Excuses are possible, that subspace doesn’t work like that, or that the weakened carrier wave will still impair Seven of Nine even if she isn’t receiving the signal within it, but the signal is worse. We could say that there are Borg vinculums all over space, and so their signals are everywhere, too. According to Memory Alpha, Seven of Nine says that the vinculum is treating her as a misbehaving drone and is concentrating its effort on her. I’m willing to argue that if they do leave it behind in space, then it will adapt by growing its own warp drive and following Voyager. I know it’s silly.
Memory Alpha indicates that Torres manages to discharge the vinculum’s battery, so that it turns off, and then Tuvok completes the rescue of Seven in the mind meld. Tuvok was not getting anywhere before that. Voyager then discards the vinculum in space, and conceivably, the Species 6339 people collect it and turn it back on. But it’s lost interest in Seven? Or perhaps Voyager has indeed stopped one more effective defence against the Borg?
Memory Alpha also quotes Jeri Ryan saying that being given all those alien characters to act was more like hard work than fun, and she had to study real Klingons and Ferengi in a hurry. I agree that she met the challenge well.
I actually disagree with the summation that this episode does nothing but give Ryan an excuse to act different parts. It continues the unofficial season 5 theme of mental health, for one. It also better fulfills the promise of “Raven” in dealing with 7’s repressed memories. This is what I expected to happen in that episode.
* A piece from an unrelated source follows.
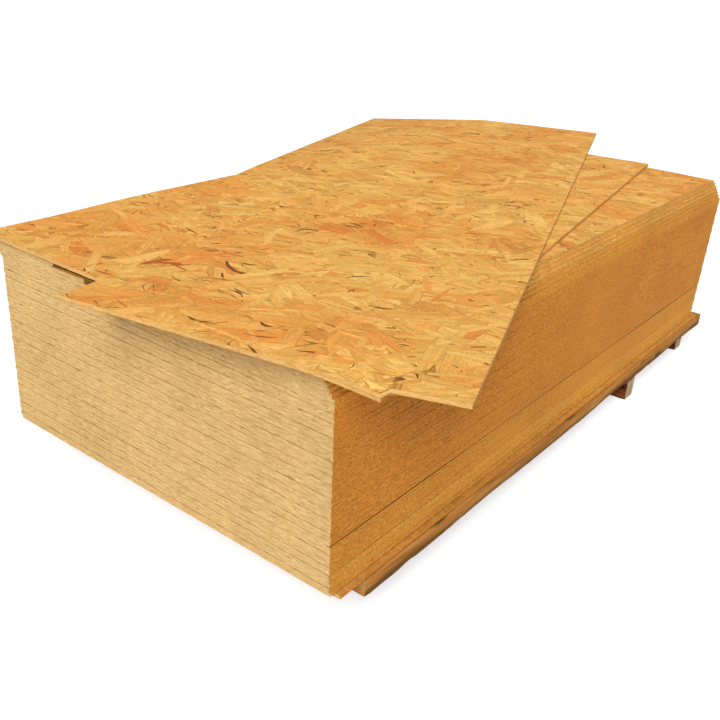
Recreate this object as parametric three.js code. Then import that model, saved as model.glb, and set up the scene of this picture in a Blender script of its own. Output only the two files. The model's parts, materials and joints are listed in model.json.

I think it would have been a huge oversight to not, in some way, deal with any sense of moral repercussion for 7, even if it takes a doohickey to cause it. I almost wish there had been to technological cause, at all.
I also think the episode advances her continued development in terms of expressing gratitude, something she has been admonished for not doing in the past.
Also, I was surprised there wasn’t a “No sex, please, we’re Star Fleet” entry for the attempted Klingon seduction. I hate to think about the number of slash fictions that scene launched.
All in all, I found it an enthralling episode, well acted and well directed — and they even nailed the sentimental ending.